Council member Stephan Podrygula said he did additional research beyond the information provided by city staff regarding council salaries in other communities. Of 16 cities on which the city has data, Minot has the second lowest council salaries.
“This is a market-based survey. One individual I talked with in a North Dakota city, she started laughing when I told her what our compensation was,” Podrygula said. “The other individuals that I’ve shared our compensation with, in return for their sharing their public information, had a very similar reaction. They just couldn’t believe it.”
He also calculated Minot’s salary to be $7.14 an hour based on 20 hours a week. He estimated he averages two and a half days a week on city business. He cited the need to attract and keep good people in government and not just limit public service to those with personal wealth.
“If we devalue public service by not paying people who are in public service adequately – not exorbitantly but adequately, what the market says the compensation is – I think that is making a statement about government and that’s not a statement I want to make,” Podrygula said.
“It is a sacrifice of time, which is also time away from your job and lost income in many cases,” Mayor Shaun Sipma said. He said he is willing to take backlash from a few in the community who see a pay raise as self serving because he is looking down the road to attracting future leaders.
The council voted 6-1 to approve the pay change, with Shannon Straight voting no.

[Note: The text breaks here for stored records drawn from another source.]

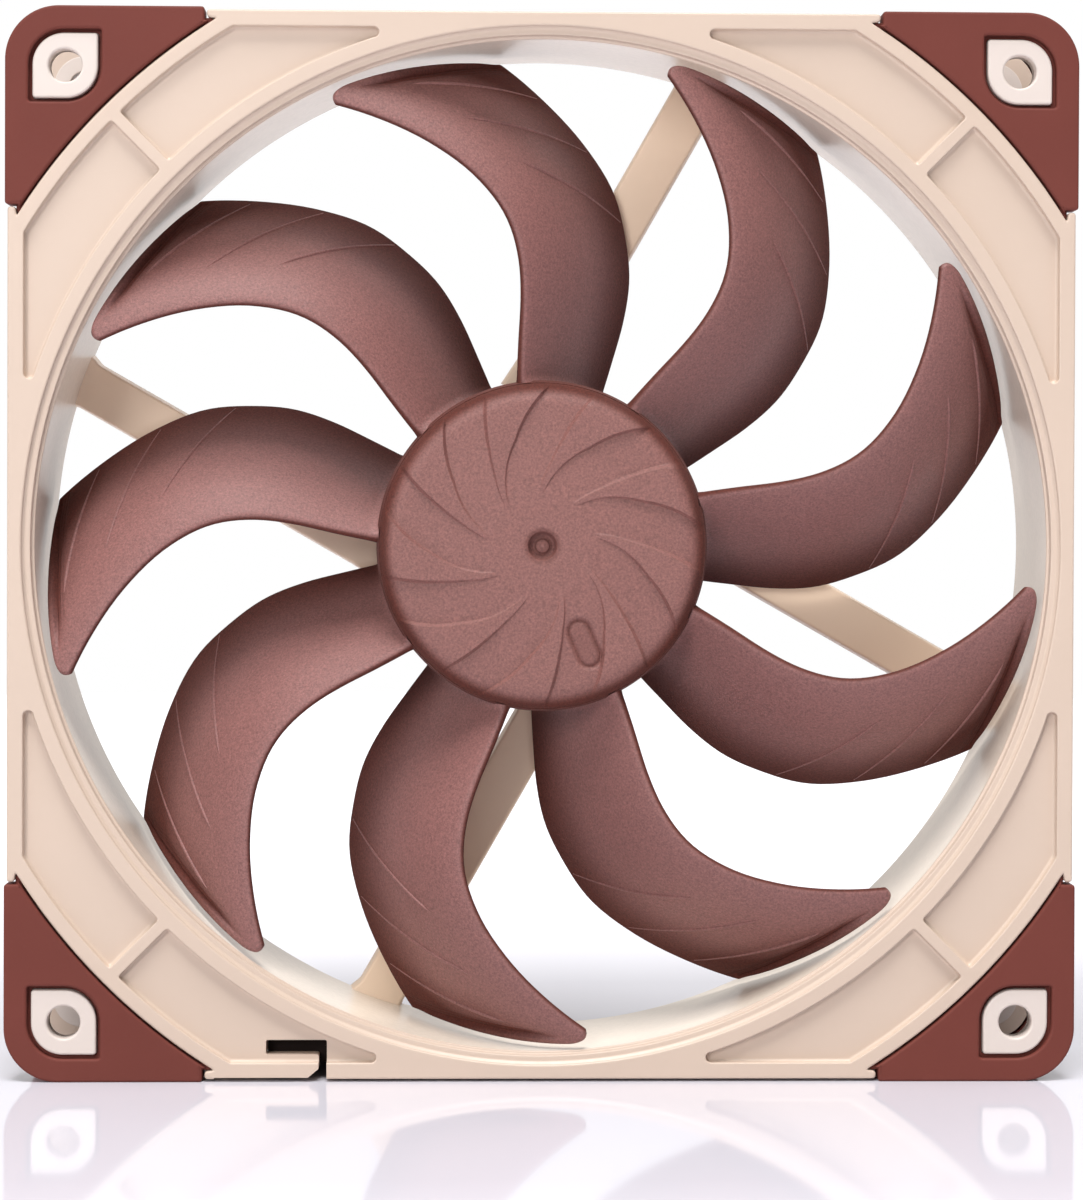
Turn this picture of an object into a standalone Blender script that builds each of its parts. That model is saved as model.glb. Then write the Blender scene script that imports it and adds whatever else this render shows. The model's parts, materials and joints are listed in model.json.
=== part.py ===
"""Axial case fan, 140 x 140 x 25 mm, standing upright.

Every piece is drawn lying down: x and y are the fan's front view and +z points
out of the intake side. One empty turns the whole fan upright, so that in the
world the intake faces -Y, the rotor axis is Y and the origin is the middle of
the fan on that axis.
"""

import math

import bmesh
import bpy
from mathutils import Matrix, Vector

MM = 0.001

# Driving dimensions, in millimetres
SIZE = 140.0  # over the corner pads
DEPTH = 25.0  # over the corner pads
HOLE_PITCH = 124.5
HOLE_D = 4.3
GAP = 0.3  # between pieces that touch

FRAME_INSET = 0.35  # frame side below the pad side
FACE_INSET = 0.15  # frame face below the pad face
FLANGE_T = 3.5
DUCT_R = 66.3
DUCT_OUTER_R = 68.3
FACE_ARC_R = 80.7  # the frame's face ends on this arc at each corner
HOOK_END = 43.9  # where the frame's sides end beside a pad

POCKET_IN_R = 69.8
POCKET_OUT_R = 78.8
POCKET_RIM = 2.1
POCKET_DEPTH = 1.2
POCKET_START_DEG = 18.6
RIB_HALF = 0.78

PAD_PLATE_T = 1.7
PAD_SKIRT_T = 1.6
PAD_CORNER_R = 7.0
BOSS = 8.5
BOSS_OPENING = 9.5

BLADES = 9
BLADE_T = 1.3
HUB_R = 21.5
HUB_WALL = 1.6
HUB_FRONT = 1.9  # hub face below the pad face
HUB_SKIRT_Z = -8.6

STRUTS = 4
STRUT_DEG = 60.3
STRUT_OFFSET = 11.9
STRUT_W = 6.8
STRUT_FRONT_Z = -9.0
STRUT_REAR_Z = -12.2
BASE_R = 21.5
BASE_FRONT_Z = -9.6

SHAFT_R = 2.0
BEARING_BORE_R = 2.3
BEARING_R = 4.0
HOUSING_BORE_R = 4.3
HOUSING_R = 5.5
SOCKET_R = 7.3

LEAD_R = 0.8
LEAD_Z = -11.3
CHANNEL_W = 2.4
CHANNEL_FLOOR_Z = -10.2

HALF = SIZE / 2
SIDE = HALF - FRAME_INSET
FACE_Z = DEPTH / 2 - FACE_INSET
FLANGE_Z = FACE_Z - FLANGE_T
HOLE_XY = HOLE_PITCH / 2
STRUT_U = Vector((math.cos(math.radians(STRUT_DEG)), math.sin(math.radians(STRUT_DEG)), 0))

# Blade stations: radius, leading and trailing edge angle in degrees, and how far
# each edge lies behind the pad face. The chord's camber grows toward the tip.
BLADE_STATIONS = (
    (20.7, 19.0, -12.6, 4.6, 20.2),
    (26.5, 16.9, -11.4, 3.8, 20.1),
    (32.5, 15.2, -10.3, 3.1, 20.0),
    (38.0, 15.0, -8.5, 2.6, 20.0),
    (43.5, 16.6, -5.3, 2.3, 20.0),
    (49.0, 20.4, -1.6, 2.0, 19.8),
    (54.5, 25.6, 3.7, 1.8, 19.5),
    (60.0, 31.4, 9.4, 1.7, 19.2),
    (64.2, 35.2, 13.7, 1.9, 18.8),
    (65.4, 33.6, 15.0, 2.2, 18.7),
)
CHORD_STEPS = 5


# ---------------------------------------------------------------- scene set-up


def clear_scene():
    for ob in list(bpy.data.objects):
        bpy.data.objects.remove(ob, do_unlink=True)


def new_collection(name):
    coll = bpy.data.collections.new(name)
    bpy.context.scene.collection.children.link(coll)
    return coll


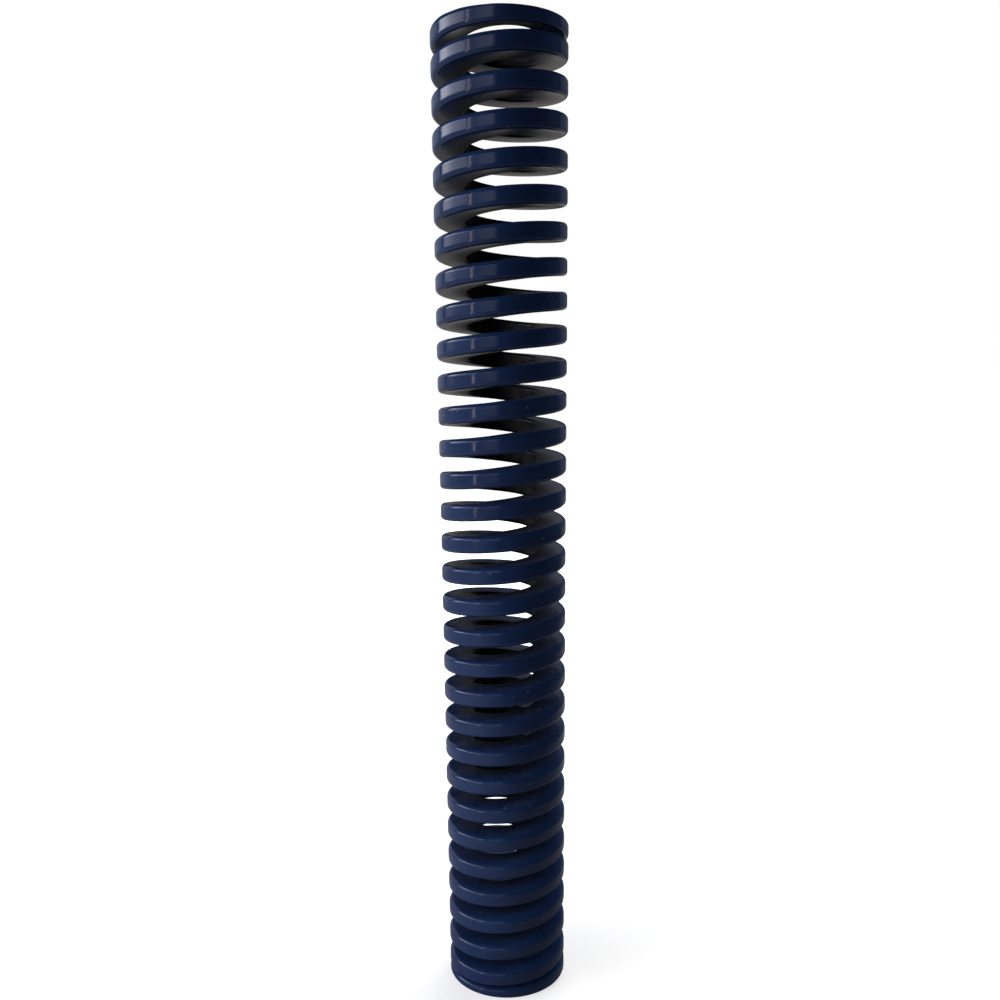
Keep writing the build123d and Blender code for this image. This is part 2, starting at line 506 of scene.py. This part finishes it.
def add_lights():
    """The window, its edge and the walls that the paint mirrors, then the light that only fills."""
    add_panel("window", bearing=184.5, width=1.32, radiance=5.7, tint="F6F6FF",
              across=WINDOW_ACROSS, up=WINDOW_UP)
    add_panel("window_edge", bearing=218.5, width=0.06, radiance=6.0, tint="FFEDE8",
              across=WINDOW_EDGE_ACROSS)
    add_panel("pale_wall", bearing=242, width=0.87, radiance=0.95, tint="EEF2FF",
              across=PALE_WALL_ACROSS, up=PALE_WALL_UP)
    add_panel("left_wall", bearing=128, width=0.85, radiance=0.42, tint="EEF0FF")
    add_panel("right_wall", bearing=50, width=0.8, radiance=0.12, tint=WHITE)
    add_panel("back_fill", bearing=90, width=0.8, radiance=0.2, tint=WHITE, low=0.5, high=1.2)
    add_panel("back_light", bearing=75, width=1.4, radiance=5.5, tint=WHITE,
              low=0.2, high=1.0, mirrored=False)
    add_panel("right_light", bearing=20, width=1.0, radiance=2.5, tint=WHITE,
              low=0.2, high=1.0, mirrored=False)
    add_panel("table_glow", bearing=212, width=0.2, radiance=1.25, tint="F4F6FF",
              distance=0.17, low=0.02, high=0.13, mirrored=False)
    add_daylight(bearing=200, height=14, strength=1.15, spread=30)


# View ------------------------------------------------------------------------------------
def add_camera():
    """A close, slightly downward view with a wide lens, whose frame is shifted up along the spring."""
    camera = bpy.data.cameras.new("camera")
    camera.sensor_width = SENSOR_WIDTH
    camera.lens = LENS
    camera.shift_x = SHIFT_ACROSS
    camera.shift_y = SHIFT_UP
    camera.clip_start = NEAREST_SEEN
    view = bpy.data.objects.new("camera", camera)
    tilt = Matrix.Rotation(math.pi / 2 - CAMERA_DIP, 4, "X")
    roll = Matrix.Rotation(CAMERA_ROLL, 4, "Z")
    view.matrix_world = Matrix.Translation(CAMERA_PLACE) @ tilt @ roll
    bpy.context.collection.objects.link(view)
    bpy.context.scene.camera = view


coil = add_coil()
coil.data.materials.append(paint_material())
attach(coil, "root")
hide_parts("spring_coil")

add_floor()
set_world()
add_lights()
add_camera()
bpy.context.scene.view_settings.view_transform = "Standard"
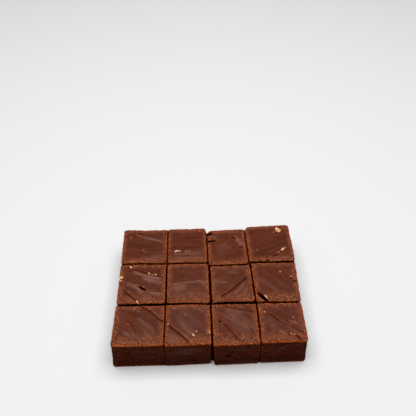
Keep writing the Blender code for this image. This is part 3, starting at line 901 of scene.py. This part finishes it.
def add_node(material, kind, inputs=None, **settings):
    """Adds a node with its settings, and sets or links its inputs, by name or by place."""
    made = material.node_tree.nodes.new(kind)
    for name, value in settings.items():
        setattr(made, name, value)
    for name, value in (inputs or {}).items():
        if isinstance(value, bpy.types.NodeSocket):
            material.node_tree.links.new(value, made.inputs[name])
        else:
            made.inputs[name].default_value = value
    return made


def coat(material, base, tone, mark=None, patches=(), strength=1.0):
    """Lays a colour over the base, where a mark of the mesh and patches of noise let it through.

    Each patch is a size in mm and the levels of noise at which it begins and is full.
    """
    share = strength
    for size, low, high in patches:
        places = add_node(material, "ShaderNodeTexCoord").outputs["Object"]
        grain = {"Vector": places, "Scale": 1 / (size * MM), "Detail": 1.5, "Roughness": 0.6}
        noise_level = add_node(material, "ShaderNodeTexNoise", grain).outputs["Fac"]
        spread = {"Value": noise_level, "From Min": low, "From Max": high, "To Max": share}
        share = add_node(material, "ShaderNodeMapRange", spread).outputs["Result"]
    if mark:
        level = add_node(material, "ShaderNodeAttribute", attribute_name=mark).outputs["Fac"]
        share = add_node(material, "ShaderNodeMath", {0: level, 1: share}, operation="MULTIPLY").outputs[0]
    mix = add_node(material, "ShaderNodeMix", {0: share, 6: base, 7: colour(tone)}, data_type="RGBA")
    return mix.outputs[2]


def new_material(name, ground, coats, roughness, ior=1.45, specular=0.5):
    """A material with a ground colour and the coats that lie over it."""
    material = bpy.data.materials.new(name)
    material.use_nodes = True
    shader = material.node_tree.nodes["Principled BSDF"]
    shader.inputs["Roughness"].default_value = roughness
    shader.inputs["IOR"].default_value = ior
    shader.inputs["Specular IOR Level"].default_value = specular
    shader.inputs["Base Color"].default_value = base = colour(ground)
    for each in coats:
        base = coat(material, base, *each)
    if coats:
        material.node_tree.links.new(base, shader.inputs["Base Color"])
    return material, shader


def vary(material, shader, name, amounts):
    """Adds amounts to one of the shader's values, each as far as its mark says."""
    value = shader.inputs[name].default_value
    for mark, amount in amounts:
        level = add_node(material, "ShaderNodeAttribute", attribute_name=mark).outputs["Fac"]
        terms = {0: level, 1: amount, 2: value}
        made = add_node(material, "ShaderNodeMath", terms, operation="MULTIPLY_ADD", use_clamp=True)
        value = made.outputs[0]
    material.node_tree.links.new(value, shader.inputs[name])


def roughen(material, shader, size, strength, height):
    """A grain that is too fine for the mesh, as a bump."""
    places = add_node(material, "ShaderNodeTexCoord").outputs["Object"]
    grain = {"Vector": places, "Scale": 1 / (size * MM), "Detail": 2.0, "Roughness": 0.6}
    level = add_node(material, "ShaderNodeTexNoise", grain).outputs["Fac"]
    bump = {"Height": level, "Strength": strength, "Distance": height * MM}
    normal = add_node(material, "ShaderNodeBump", bump).outputs["Normal"]
    material.node_tree.links.new(normal, shader.inputs["Normal"])


# The torn lip along a cut: dry orange crumbs, whose bright orange is partly painted light that goes through
# thin crumbs, with darker patches painted as the shade in the hollows between them.
# Fudge breaks into crumbs of 0.1 mm and less, which are too fine to show, so here and in the fudge the
# speckles are 0.65 mm or more.
TORN_RIM = [
    # painted shade far down in cuts, cracks and holes
    ("#120401", "deep", (), 0.92),
    ("#843510", "rim"),
    # brighter crumbs, partly painted light that goes through them
    ("#d4733a", "rim", [(0.8, 0.48, 0.6)]),
    # painted shade in the hollows between crumbs
    ("#431305", "rim", [(1.0, 0.46, 0.38)], 0.85),
]


def spread_fudge():
    """Fudge smoothed by a spatula as it set.

    It is satin, with polished bands painted paler and greyer as the sheen they reflect, painted red-brown
    shade in the grooves, and dry and speckled near the cuts.
    """
    coats = [
        ("#662b11", "streak"),
        # painted sheen: the polished bands are painted paler and greyer, as the light they reflect
        ("#865a4b", "shine"),
        ("#7a4430", "band", [(5.0, 0.3, 0.6)], 0.55),
        ("#b4643a", "threads", [(1.6, 0.36, 0.56)], 0.8),
        # The band's speckle is partly the orange grains of the dry fudge and partly painted light and shade:
        # pale grains and dark hollows.
        ("#bb6e46", "band", [(4.5, 0.2, 0.5), (0.65, 0.54, 0.59)], 0.8),
        ("#361206", "band", [(5.5, 0.2, 0.5), (0.65, 0.47, 0.42)], 0.9),
        ("#9c4f2b", None, [(0.8, 0.66, 0.72)], 0.8),
        # painted shade in grooves, cracks and round the nuts
        ("#451406", "crease"),
    ]
    material, shader = new_material("spread_fudge", "#4c1904", coats + TORN_RIM, 0.42, 1.46, 0.2)
    vary(material, shader, "Roughness", (("shine", -0.08), ("band", 0.2), ("rim", 0.2), ("crease", 0.4)))
    vary(material, shader, "Specular IOR Level", (("rim", -0.16), ("band", -0.05), ("crease", -0.12)))
    roughen(material, shader, 0.5, 0.4, 0.12)
    return material


def cut_fudge():
    """The inside of the fudge where the knife went through: moist and dull, with dragged crumbs. It is
    darker than the top, partly because it is moist and partly as painted shade for sides that face away from
    the light.
    """
    coats = [
        ("#5a200a", "scrape"),
        # painted shade, darker towards the bottom
        ("#200702", "low", (), 0.55),
        # painted sheen: greyer patches on the cut sides, as the light they reflect
        ("#4c2a22", None, [(9.0, 0.52, 0.66)], 0.3),
        ("#200802", None, [(1.5, 0.47, 0.36)], 0.7),
        ("#63280f", None, [(1.2, 0.54, 0.66)], 0.5),
        ("#96461f", None, [(0.8, 0.65, 0.71)], 0.7),
        # painted sheen where the knife pressed the front smooth
        ("#55372c", "pressed", [(4.0, 0.32, 0.6)], 0.7),
        ("#a04c22", "foot", [(1.2, 0.48, 0.58)]),
        # painted shade in the creases of the front
        ("#1c0602", "crease"),
    ]
    # the dark ground is partly the moist fudge's colour and partly painted shade
    material, shader = new_material("knife_cut_fudge", "#300b02", coats + TORN_RIM, 0.75, 1.4, 0.04)
    roughen(material, shader, 0.6, 0.6, 0.15)
    return material


def walnut():
    """Broken walnut: tan on its sides, and pale cream painted on the faces that look up, as the light that
    falls on them.
    """
    coats = [("#ffddb0", "upper"), ("#e88a3e", None, [(0.9, 0.51, 0.57)], 0.9)]
    material, shader = new_material("walnut_flesh", "#c8682c", coats, 0.6, specular=0.15)
    roughen(material, shader, 0.3, 0.5, 0.1)
    return material


def walnut_skin():
    """Flakes of walnut that still have their thin skin: dull and tan, with a little pink."""
    return new_material("walnut_skin", "#b05e30", [("#eca266", None, [(2.0, 0.4, 0.6)])], 0.6)[0]


def crumb_fudge():
    """Crumbs of dry fudge, lighter and more orange than the slab because light goes through them."""
    coats = [("#c06a36", None, [(2.5, 0.35, 0.65)])]
    return new_material("fudge_crumb", "#7c3413", coats, 0.75, specular=0.2)[0]


def pale_board():
    """The plain pale surface that the slab stands on: matt painted wood."""
    return new_material("pale_board", "#fafafa", (), 0.6)[0]


def set_up(name, data, place, way):
    """Puts a camera or a light at a place, turned that way."""
    piece = bpy.data.objects.new(name, data)
    piece.location = place
    piece.rotation_euler = way.to_track_quat("-Z", "Y").to_euler()
    bpy.context.scene.collection.objects.link(piece)
    return piece


def add_camera():
    turn, lift = math.radians(CAMERA_TURN), math.radians(CAMERA_ELEVATION)
    back = Vector((math.sin(turn) * math.cos(lift), -math.cos(turn) * math.cos(lift), math.sin(lift)))
    data = bpy.data.cameras.new("camera")
    data.lens = CAMERA_LENS
    data.sensor_width = 36.0
    data.clip_start = 0.01
    place = (Vector(CAMERA_TARGET) + back * CAMERA_DISTANCE) * MM
    bpy.context.scene.camera = set_up("camera", data, place, -back)


def add_softbox(name, place, width, depth, power):
    """A rectangle of soft white light, turned to the slab."""
    data = bpy.data.lights.new(name, "AREA")
    data.shape = "RECTANGLE"
    data.size, data.size_y = width, depth
    data.energy = power
    set_up(name, data, place, -Vector(place))


def add_light():
    world = bpy.data.worlds.new("studio")
    world.use_nodes = True
    background = world.node_tree.nodes["Background"]
    background.inputs["Color"].default_value = (1.0, 1.0, 1.0, 1.0)
    background.inputs["Strength"].default_value = 0.1
    bpy.context.scene.world = world
    add_softbox("overhead", (0.0, 0.05, 1.1), width=1.2, depth=0.9, power=13.0)
    add_softbox("back", (0.0, 1.25, 0.5), width=1.8, depth=0.35, power=1.2)


def add_floor():
    deselect()
    bpy.ops.mesh.primitive_plane_add(size=6.0)
    floor = bpy.context.object
    floor.name = "floor"
    floor.data.materials.append(pale_board())


def make_squares():
    spread, cut = spread_fudge(), cut_fudge()
    all_walls = {node: Walls(node) for node in SQUARES}

    def level(x, y):
        nearest = min(all_walls.values(), key=lambda walls: np.linalg.norm(walls.top.mean(0) - (x, y)))
        return nearest.height + float(top_wave([(x, y)])[0])

    lenses = [
        hollow((x, y, level(x, y)), (length, width, 2 * depth), turn)
        for x, y, length, width, depth, turn in CRACKS
    ]
    for x, z, width, height, depth in FRONT_HOLES:
        y = min(walls.base[0][1] for walls in all_walls.values() if walls.base[0][0] < x < walls.base[1][0])
        lenses.append(hollow((x, y + HOLE_MIDDLE, z), (width, 2 * depth, height), 0))
    squares = []
    for node in SQUARES:
        block = rough_block(node, all_walls[node])
        carve(block, lenses)
        finish_with(block, "REMESH", mode="VOXEL", voxel_size=SKIN * MM, adaptivity=0.0)
        spread_and_cut(block, node, all_walls[node])
        dress_square(block, node, spread, cut)
        squares.append(block)
    for lens in lenses:
        bpy.data.objects.remove(lens)
    make_webs(all_walls, cut)
    return squares, all_walls


def make_bits(squares, all_walls):
    """The bits of walnut, and the crumbs along the rims."""
    trees = []
    for square in squares:
        points = [Vector(p) for p in places_of(square)]
        trees.append(BVHTree.FromPolygons(points, [tuple(p.vertices) for p in square.data.polygons]))
    draw = random.Random(SEED)
    shapes = [broken_ball(draw, 3, 0.1) for _ in range(BIT_SHAPES)]
    nuts, flakes = [], []
    for x, y, length, width, turn in WALNUT_BITS:
        height = min(WALNUT_HEIGHT, 1.1 * width)
        place = (x, y, level_at(x, y, trees) + 0.2 * height)
        tilt = (draw.uniform(-0.2, 0.2), draw.uniform(-0.2, 0.2))
        size = (BROKEN_OFF * length, BROKEN_OFF * width, BROKEN_OFF * height)
        bit = copy_of(draw.choice(shapes), place, size, turn, tilt)
        (nuts if length > LARGE_BIT else flakes).append(bit)
    nuts, flakes = join(nuts, "walnut_bits"), join(flakes, "walnut_flakes")
    # painted light: the faces that look up are painted pale cream
    write_marks(nuts, upper=smooth(normals_of(nuts)[:, 2], 0.3, 0.8))
    nuts.data.materials.append(walnut())
    flakes.data.materials.append(walnut_skin())
    small_shapes = [broken_ball(draw, 1, 0.1) for _ in range(BIT_SHAPES)]
    crumbs = []
    for walls in all_walls.values():
        for number in range(4):
            start, end = walls.top[number], walls.top[(number + 1) % 4]
            length = np.linalg.norm(end - start)
            inward = np.array((start[1] - end[1], end[0] - start[0])) / length
            for _ in range(int(CRUMBS_PER_MM * length)):
                spot = start + (end - start) * draw.uniform(0.02, 0.98)
                spot = spot + inward * draw.triangular(0.1, CRUMB_REACH, 0.4)
                size = draw.triangular(*CRUMB_SIZE, CRUMB_SIZE[0])
                place = (*spot, level_at(*spot, trees) + 0.15 * size)
                shape = (size, size * draw.uniform(0.6, 1), size * draw.uniform(0.6, 0.9))
                crumbs.append(copy_of(draw.choice(small_shapes), place, shape, draw.uniform(0, 360), (0, 0)))
    crumbs = join(crumbs, "fudge_crumbs")
    crumbs.data.materials.append(crumb_fudge())
    for shape in shapes + small_shapes:
        bpy.data.objects.remove(shape)
    for piece in (nuts, flakes, crumbs):
        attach(piece, "root")
    for piece in (nuts, flakes):
        pick(piece)
        bpy.ops.object.shade_smooth_by_angle(angle=math.radians(40))


add_camera()
add_light()
add_floor()
make_bits(*make_squares())
bpy.context.scene.view_settings.view_transform = "Standard"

The council cast the same 6-1 vote to approve a five-year contract for City Manager Tom Barry that extends the current contract to August 2025. Barry’s contract began Dec. 12, 2016, and originally was set to expire Dec. 11, 2019, but had been extended to Aug. 11, 2020.
Sipma said other cities, including Bismarck and Grand Forks, have five-year contracts for their administrators. Minot had a five-year contract with a previous city manager, David Waind.
“The five years would keep the institutional knowledge in place through the NDR program – the National Disaster Resiliency – and get us further into the ongoing flood control project,” Sipma said. “The provisions negotiated also provide protection to both the city manager and to the city ourselves as a municipality.”
Amendments included with the contract extension increase the severance package from six months of pay to 12 months. The severance package would be paid only if the city removes Barry without cause, and acceptance by Barry would preclude him from suing. If Barry terminates the agreement before it expires, he would not receive severance.
The contract amendment also spells out that Barry would receive pay for any of his 300 hours of annual leave left unused and up to 240 hours of unused sick leave. The contract provides Barry with a 3% increase in base pay, or about $5,000, next August.
Sipma noted job evaluations have shown Barry to be above average in meeting job requirements. He listed among accomplishments the substantial financial corrections to better identify the real cost of government, a budget overhaul that includes a five-year forecast and operational goals, reduction in employee turnover, lobbying that led to a 250% increase in state hub city funding and overhaul of the Capital Improvement Plan to include more details and refined cost estimates.
“We have a very capable, very hard-working and very, very productive city manager,” he said.
Sipma also addressed community conversations started by a local blogger regarding the last-minute addition of the contract to the agenda of the Nov. 18 meeting, where it was tabled.
“I find it a tad bit disingenuous, as 14 of the 22 agendas prior to this have also been amended on a Friday before a regular meeting that is held on a Monday,” he said. “It was added after the Wednesday deadline as we were waiting on the legal verification for some of the contract that was being proposed.”
Regarding the contract terms, Sipma said it is in line with other North Dakota communities.
“The reason I am going extensively into this is because there has been, I would say, some unnecessary blowback towards what is normally a very simplistic process, and had been for the better part of 20 years with former city manager Waind and former city manager (Lee) Staub,” Sipma said.
Council member Paul Pitner backed Sipma.
“It’s embarrassing that our community can attack such an asset that we have in City Manager Barry,” he said. “You pay somebody what they’re worth.”
“I don’t like this process. I do feel it’s rushed,” council member Shannon Straight said. If city agendas are being amended at the last minute, the deadline for inclusion on an agenda should be pushed back because the negative public reaction hurts staff and the morale of the community, he said.
Straight supported Barry but wanted a requirement in the contract for a comprehensive job evaluation.